The World Conservation Union

The Future of Sustainability: Have Your Say!

Week One - “Global Challenges to Sustainability in the Twenty-First Century”

 

Global Challenges to Sustainability in the Twenty-First Century: science and technology to mobilize people for conservation.

If the 20th century can be taken as a guide, we can reasonably expect the 21st century to pose even greater challenges to the environment. But further developments in science and technology can help people convert future challenges into opportunities, if mobilized in the cause of sustainability.

The Millennium Ecosystem Assessment, a four-year global research effort by over 1300 scientists, found that 60% of the ecosystem services assessed were being degraded. Worse, the four scenarios prepared by the MA all pointed to continuing loss of biodiversity. The 2006 IUCN Red List is a minimum estimate of extinction threat, as only a relatively modest number of species have been carefully assessed; but even so, some 12% of birds, 24% of mammals and 33% of amphibians are threatened. Reversing these trends requires us to understand what is happening to ecosystems, why ecosystems are under pressure, and what we can do about it.

First, the UN projects the human population to reach a peak of around 9 billion or so by around 2030, and then start to decline, bringing the new challenges of an ageing population in addition to growing enough food to fill 3 billion additional stomachs.

Agriculture will need to undergo a radical transformation if it is to produce more food and biomass for energy without polluting the environment and destroying more natural habitats. Agriculture currently consumes at least ten times the energy it produces, and the globalization of agriculture has added significantly to the energy costs of transportation and storage. This makes the entire operation far less efficient than it must be for sustainability. While new technologies offer promises, they also carry hidden dangers that need to be carefully considered.

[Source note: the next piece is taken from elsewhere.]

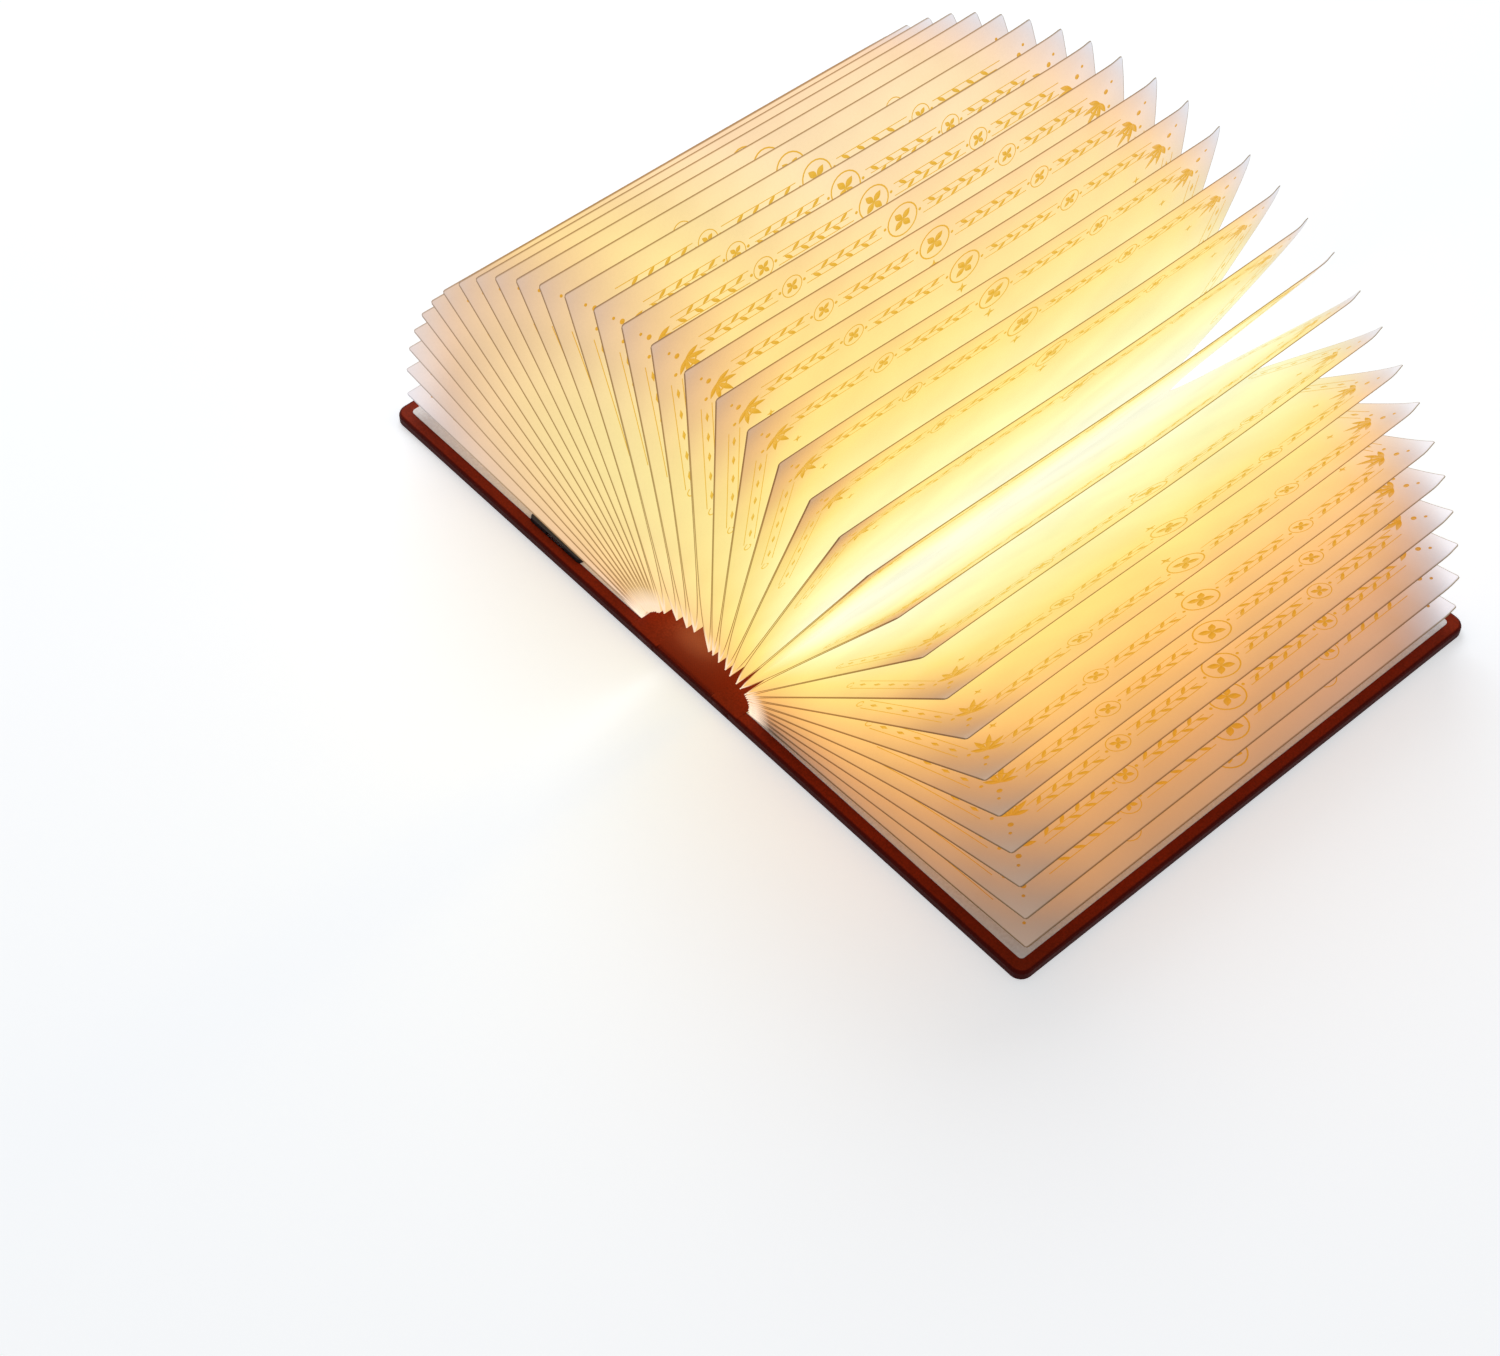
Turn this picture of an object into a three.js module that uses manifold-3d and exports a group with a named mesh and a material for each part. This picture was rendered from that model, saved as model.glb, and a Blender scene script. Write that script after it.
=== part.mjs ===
// Folding book lamp, built open and lying flat: a hard case in three parts, a light bar on the
// spine, and a fan of folded paper leaves whose inner folds stand in an arch over the light bar.
// Millimetres. +X runs from the front cover to the back cover, +Y from tail to head, +Z up.
// The origin is the middle of the underside.
import * as THREE from 'three';
import { mergeVertices } from 'three/addons/utils/BufferGeometryUtils.js';
import Module from 'manifold-3d';

const wasm = await Module();
wasm.setup();

// Case: overall sizes
const OPEN_WIDTH = 324;
const COVER_HEIGHT = 215;
const CLOSED_THICKNESS = 40;
const COVER_SETBACK = 3.25;
const SPINE_CLEARANCE = 0.4;
const CORNER_RADIUS = 4.5;

// Case: what the covers and the spine are made of
const SKIN = 0.5;
const COVER_BOARD = 3.2;
const SPINE_BOARD = 3.2;
const LINING = 0.3;
const ENDPAPER = 0.3;
const COVER_TURN_IN = 15;
const SPINE_TURN_IN = 12;
const SKIN_EDGE_ROUND = 1.1;
const SKIN_FOOT_ROUND = 0.3;
const RIM = 4.6;
const ENDPAPER_CORNER_RADIUS = 1.5;
const ENDPAPER_HINGE_MARGIN = 4.25;
const HINGE_SLIT = 0.2;

// Clearance beside a piece that is dropped into a pocket, and the overrun of every cut
const FIT = 0.3;
const OVERRUN = 1;

// Fan of leaves
const LEAF_COUNT = 33;
const LEAF_MARGIN = 4.5;
const PAPER = 0.2;
const FORE_MARGIN = 3.5;
const FOLD_SETBACK = 9;
const LEAF_LIFT = 0.3;
const LEAF_CORNER_RADIUS = 5;
const FOLD_ROUND = 0.3;
const FOLD_NOSE = 0.08;
const PRESSED_CLEARANCE = 0.06;
const CREASE_DROP = 0.5;
const CREASE_LENGTH = 0.36;
const HUB_RISE = 4.1;
const ROW_CLEARANCE = 0.8;
const FAN_HALF_ANGLE = THREE.MathUtils.degToRad(86.7);

// Light bar
const BAR_WIDTH = 22;
const BAR_END_MARGIN = 21.5;
const TRAY_WALL = 1;
const TRAY_FLOOR = 0.8;
const TRAY_LEDGE = 1;
const END_CAP = 2;
const END_CAP_TONGUE = 3;
const LENS = 0.6;
const LENS_GAP = 0.3;
const LAMP_BOARD = 0.6;
const CHIP_COUNT = 18;
const CHIP_WIDTH = 2.8;
const CHIP_LENGTH = 3.5;
const CHIP_HEIGHT = 0.5;
const CELL_WIDTH = 16;
const CELL_LENGTH = 70;
const CELL_THICKNESS = 2.6;
const CELL_ROUND = 0.8;

// Power pack in the front cover
const PACK_LENGTH = 28;
const PACK_DEPTH = 22;
const PACK_FORE_DISTANCE = 88;
const PACK_TAIL_MARGIN = 4.3;
const PACK_SEAT = 0.3;
const PACK_FLOOR = 0.5;
const PACK_WALL = 1.2;
const PACK_LID = 0.6;
const PACK_CORNER_RADIUS = 1.5;
const PACK_LID_ROUND = 0.15;
const CHARGE_BOARD = 0.8;
const PORT_WIDTH = 8.94;
const PORT_HEIGHT = 3.26;
const PORT_DEPTH = 7.3;
const PORT_SHELL = 0.3;
const PORT_TONGUE_WIDTH = 6.7;
const PORT_TONGUE = 0.7;
const PORT_TONGUE_LENGTH = 4.5;
const PORT_HEADROOM = 0.14;
const NOTCH_WIDTH = 11;
const NOTCH_FLOOR = 1.6;
const PORT_COVER_GAP = 0.1;
const SENSOR = 3;
const SENSOR_HEIGHT = 1;
const SENSOR_BACK_MARGIN = 2;

// Leads and magnets
const LEAD_WIDTH = 2.4;
const LEAD_THICKNESS = 0.5;
const LEAD_ROUND = 0.1;
const LEAD_PACK_MARGIN = 2.8;
const MAGNET_RADIUS = 5;
const MAGNET_THICKNESS = 2;
const MAGNET_MARGIN = 2;
const SWITCH_MAGNET_MARGIN = 1.6;

// Facets of the round shapes
const CORNER_STEPS = 6;
const EDGE_STEPS = 2;
const DISC_STEPS = 32;
const ARCH_STEPS_PER_LEAF = 40;

// Heights through the case, worked out from the layers
const hingeX = CLOSED_THICKNESS / 2;
const coverInnerX = hingeX + COVER_SETBACK;
const coverOuterX = OPEN_WIDTH / 2;
const halfHeight = COVER_HEIGHT / 2;
const coverRebateZ = SKIN + COVER_BOARD;
const coverTopZ = coverRebateZ + SKIN;
const pageFaceZ = coverTopZ + ENDPAPER;
const spineRebateZ = SKIN + SPINE_BOARD;
const spineTopZ = spineRebateZ + SKIN;
const liningTopZ = spineTopZ + LINING;

// The inner faces of the closed covers stand beside the spine, which is narrower by a clearance
const spineHalf = hingeX - coverTopZ - SPINE_CLEARANCE;

// Heights through the light bar
const trayFloorZ = liningTopZ + TRAY_FLOOR;
const lampBoardZ = trayFloorZ + CELL_THICKNESS;
const chipZ = lampBoardZ + LAMP_BOARD;
const chipTopZ = chipZ + CHIP_HEIGHT;
const lensUnderZ = chipTopZ + LENS_GAP;
const barTopZ = lensUnderZ + LENS;

// Heights and places of the power pack
const packX = -(PACK_FORE_DISTANCE - PACK_LENGTH / 2);
const packTailY = -halfHeight + PACK_TAIL_MARGIN;
const packY = packTailY + PACK_DEPTH / 2;
const packBottomZ = SKIN + PACK_SEAT;
const chargeBoardZ = packBottomZ + PACK_FLOOR;
const portZ = chargeBoardZ + CHARGE_BOARD;
const packRimZ = portZ + PORT_HEIGHT + PORT_HEADROOM;
const packTopZ = packRimZ + PACK_LID;

// Lengths that follow the height of the covers
const leafHeight = COVER_HEIGHT - 2 * LEAF_MARGIN;
const barLength = COVER_HEIGHT - 2 * BAR_END_MARGIN;
const magnetX = coverOuterX - COVER_TURN_IN - MAGNET_MARGIN - MAGNET_RADIUS;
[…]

Even the most optimistic projections expect poverty to remain a constant challenge, especially in Africa, while many people continue to consume far more than their fair share of our planet’s productivity.

Despite the increasingly urgent warnings, such as Al Gore’s recent film and book, "An Inconvenient Truth", the climate is likely to continue changing, bringing numerous additional challenges to both society and ecosystems. Patterns of rainfall will modify the pattern of landscape productivity in ways that we cannot yet foresee, but are likely to require new adaptations. How can science and technology help this process?

Over the coming decades, we will need to make a fundamental shift from a petroleum-based economy to one based on other forms of energy. Biofuels are being highly promoted, but undoubtedly will have impacts on food production, biodiversity, and water consumption. How will we balance the multiple demands for using land to produce bioenergy or hydroelectricity as opposed to other uses that will provide more sustainable benefits to biodiversity?

Much as we would all like to see a peaceful 21st century, the odds are against it; and given the increasing sophistication of weapons of destruction, we can also expect the environment to suffer from collateral damage. Can conflict be channeled in more constructive directions?

This is a pretty depressing litany of woes, but it gets worse. Because of the way science works, contradictory and conflicting messages are often published, thereby stimulating productive debate but also running the risk of confusing the public about the key issues. Genetic modification, climate change, and nuclear power are dramatic examples of this challenge.

As William Adams says in his background paper, “the failure to understand and live within limits is the main reason why current patterns of development are not sustainable.” But although the concept of limits is central to the challenge of sustainability, it “is in many ways a political non-starter” because it is so threatening to the status quo.

Small wonder that many people tune out when they hear someone trying to build public support for environmental concerns.

Yet environmental challenges also provide us with opportunities. Many people care deeply about biodiversity, wildlife, and protected areas, and would enjoy a healthy environment with people living in balance with resources. IUCN would like to work with such people to make the world a better place for all.

  1. Do you agree that these are the biggest challenges to sustainability that we will face in the coming decades? What are other major challenges?
  2. What will be the key breakthroughs in conservation biology and environmental science in the 21st century that will help society address global challenges to sustainability?
  3. How do we ensure that the key interest groups (ranging from business leaders to the rural poor) are involved in defining the priorities and applying the new advances in science and technology?
  4. How can scientists formulate more positive messages – one that that carry a consensus of support for promising opportunities and can restore a sense of hope in the general public?

During this first week of the IUCN Future of Sustainability Discussion Forum, we are seeking to identify some of the most promising ways of addressing some of the challenges outlined above. Of course some of these solutions will be complex, but we need to provide sound-bite descriptions of those opportunities as a means of capturing public support and interest in the future of sustainability.

We look forward to hearing your views.